● Given task: Repeat each line exactly as it is written.

● Collected data:
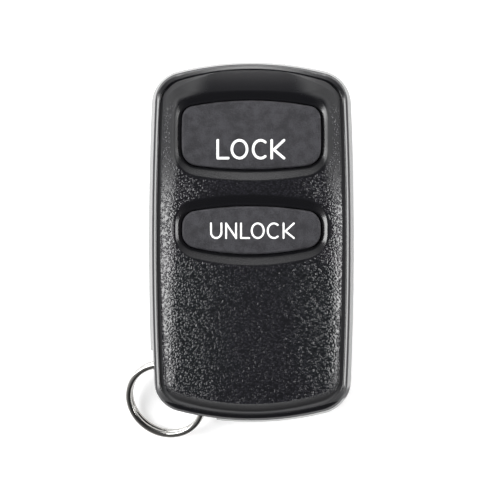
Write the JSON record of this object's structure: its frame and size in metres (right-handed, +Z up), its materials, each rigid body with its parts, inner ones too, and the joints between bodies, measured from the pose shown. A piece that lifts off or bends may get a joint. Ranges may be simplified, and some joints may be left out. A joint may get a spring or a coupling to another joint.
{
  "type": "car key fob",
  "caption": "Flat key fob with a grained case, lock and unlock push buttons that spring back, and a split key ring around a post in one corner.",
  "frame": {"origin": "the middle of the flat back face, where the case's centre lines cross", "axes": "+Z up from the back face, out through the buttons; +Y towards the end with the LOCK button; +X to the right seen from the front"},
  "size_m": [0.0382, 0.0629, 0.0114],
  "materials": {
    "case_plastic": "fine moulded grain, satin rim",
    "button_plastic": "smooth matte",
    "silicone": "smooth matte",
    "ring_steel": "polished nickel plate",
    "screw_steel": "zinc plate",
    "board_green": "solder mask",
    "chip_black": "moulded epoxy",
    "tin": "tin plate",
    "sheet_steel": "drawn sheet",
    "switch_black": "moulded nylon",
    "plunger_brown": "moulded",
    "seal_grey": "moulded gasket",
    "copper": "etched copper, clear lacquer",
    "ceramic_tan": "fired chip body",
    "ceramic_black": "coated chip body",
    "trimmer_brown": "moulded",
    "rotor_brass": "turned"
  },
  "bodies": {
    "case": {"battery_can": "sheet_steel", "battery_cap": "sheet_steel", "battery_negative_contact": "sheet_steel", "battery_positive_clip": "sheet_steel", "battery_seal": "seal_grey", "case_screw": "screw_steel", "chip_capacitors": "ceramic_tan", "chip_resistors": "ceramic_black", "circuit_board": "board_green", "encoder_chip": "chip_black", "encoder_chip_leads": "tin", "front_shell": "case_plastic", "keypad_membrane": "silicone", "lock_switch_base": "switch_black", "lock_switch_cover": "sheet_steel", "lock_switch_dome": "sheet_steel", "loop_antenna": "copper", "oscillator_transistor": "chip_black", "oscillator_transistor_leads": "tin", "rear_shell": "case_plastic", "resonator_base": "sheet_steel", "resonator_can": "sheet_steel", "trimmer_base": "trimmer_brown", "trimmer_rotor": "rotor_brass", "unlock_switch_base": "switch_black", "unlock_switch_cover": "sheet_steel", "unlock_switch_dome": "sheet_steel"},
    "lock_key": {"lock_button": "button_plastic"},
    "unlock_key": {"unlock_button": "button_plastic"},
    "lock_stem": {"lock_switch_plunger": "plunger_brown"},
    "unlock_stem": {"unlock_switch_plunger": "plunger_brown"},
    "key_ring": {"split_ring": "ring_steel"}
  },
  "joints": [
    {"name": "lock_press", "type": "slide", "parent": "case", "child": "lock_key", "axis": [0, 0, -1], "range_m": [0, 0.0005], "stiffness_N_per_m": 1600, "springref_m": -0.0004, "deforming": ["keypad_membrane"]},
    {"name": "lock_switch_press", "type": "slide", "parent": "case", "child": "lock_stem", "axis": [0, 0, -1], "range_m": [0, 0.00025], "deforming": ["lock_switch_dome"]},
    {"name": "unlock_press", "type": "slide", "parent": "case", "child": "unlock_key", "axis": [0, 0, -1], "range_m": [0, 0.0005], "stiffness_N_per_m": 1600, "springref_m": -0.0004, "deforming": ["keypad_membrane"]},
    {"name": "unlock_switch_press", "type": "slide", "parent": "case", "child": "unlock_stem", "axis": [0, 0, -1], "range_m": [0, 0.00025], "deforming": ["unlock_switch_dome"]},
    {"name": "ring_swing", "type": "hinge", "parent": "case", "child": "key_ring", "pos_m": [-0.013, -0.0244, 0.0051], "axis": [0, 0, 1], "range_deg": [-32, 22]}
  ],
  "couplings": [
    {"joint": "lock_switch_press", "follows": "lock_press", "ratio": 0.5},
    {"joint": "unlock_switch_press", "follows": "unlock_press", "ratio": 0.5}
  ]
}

● Output below:
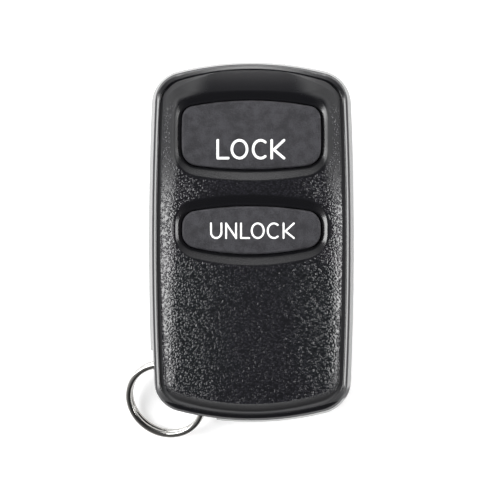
Write the JSON record of this object's structure: its frame and size in metres (right-handed, +Z up), its materials, each rigid body with its parts, inner ones too, and the joints between bodies, measured from the pose shown. A piece that lifts off or bends may get a joint. Ranges may be simplified, and some joints may be left out. A joint may get a spring or a coupling to another joint.
{
  "type": "car key fob",
  "caption": "Flat key fob with a grained case, lock and unlock push buttons that spring back, and a split key ring around a post in one corner.",
  "frame": {"origin": "the middle of the flat back face, where the case's centre lines cross", "axes": "+Z up from the back face, out through the buttons; +Y towards the end with the LOCK button; +X to the right seen from the front"},
  "size_m": [0.0382, 0.0629, 0.0114],
  "materials": {
    "case_plastic": "fine moulded grain, satin rim",
    "button_plastic": "smooth matte",
    "silicone": "smooth matte",
    "ring_steel": "polished nickel plate",
    "screw_steel": "zinc plate",
    "board_green": "solder mask",
    "chip_black": "moulded epoxy",
    "tin": "tin plate",
    "sheet_steel": "drawn sheet",
    "switch_black": "moulded nylon",
    "plunger_brown": "moulded",
    "seal_grey": "moulded gasket",
    "copper": "etched copper, clear lacquer",
    "ceramic_tan": "fired chip body",
    "ceramic_black": "coated chip body",
    "trimmer_brown": "moulded",
    "rotor_brass": "turned"
  },
  "bodies": {
    "case": {"battery_can": "sheet_steel", "battery_cap": "sheet_steel", "battery_negative_contact": "sheet_steel", "battery_positive_clip": "sheet_steel", "battery_seal": "seal_grey", "case_screw": "screw_steel", "chip_capacitors": "ceramic_tan", "chip_resistors": "ceramic_black", "circuit_board": "board_green", "encoder_chip": "chip_black", "encoder_chip_leads": "tin", "front_shell": "case_plastic", "keypad_membrane": "silicone", "lock_switch_base": "switch_black", "lock_switch_cover": "sheet_steel", "lock_switch_dome": "sheet_steel", "loop_antenna": "copper", "oscillator_transistor": "chip_black", "oscillator_transistor_leads": "tin", "rear_shell": "case_plastic", "resonator_base": "sheet_steel", "resonator_can": "sheet_steel", "trimmer_base": "trimmer_brown", "trimmer_rotor": "rotor_brass", "unlock_switch_base": "switch_black", "unlock_switch_cover": "sheet_steel", "unlock_switch_dome": "sheet_steel"},
    "lock_key": {"lock_button": "button_plastic"},
    "unlock_key": {"unlock_button": "button_plastic"},
    "lock_stem": {"lock_switch_plunger": "plunger_brown"},
    "unlock_stem": {"unlock_switch_plunger": "plunger_brown"},
    "key_ring": {"split_ring": "ring_steel"}
  },
  "joints": [
    {"name": "lock_press", "type": "slide", "parent": "case", "child": "lock_key", "axis": [0, 0, -1], "range_m": [0, 0.0005], "stiffness_N_per_m": 1600, "springref_m": -0.0004, "deforming": ["keypad_membrane"]},
    {"name": "lock_switch_press", "type": "slide", "parent": "case", "child": "lock_stem", "axis": [0, 0, -1], "range_m": [0, 0.00025], "deforming": ["lock_switch_dome"]},
    {"name": "unlock_press", "type": "slide", "parent": "case", "child": "unlock_key", "axis": [0, 0, -1], "range_m": [0, 0.0005], "stiffness_N_per_m": 1600, "springref_m": -0.0004, "deforming": ["keypad_membrane"]},
    {"name": "unlock_switch_press", "type": "slide", "parent": "case", "child": "unlock_stem", "axis": [0, 0, -1], "range_m": [0, 0.00025], "deforming": ["unlock_switch_dome"]},
    {"name": "ring_swing", "type": "hinge", "parent": "case", "child": "key_ring", "pos_m": [-0.013, -0.0244, 0.0051], "axis": [0, 0, 1], "range_deg": [-32, 22]}
  ],
  "couplings": [
    {"joint": "lock_switch_press", "follows": "lock_press", "ratio": 0.5},
    {"joint": "unlock_switch_press", "follows": "unlock_press", "ratio": 0.5}
  ]
}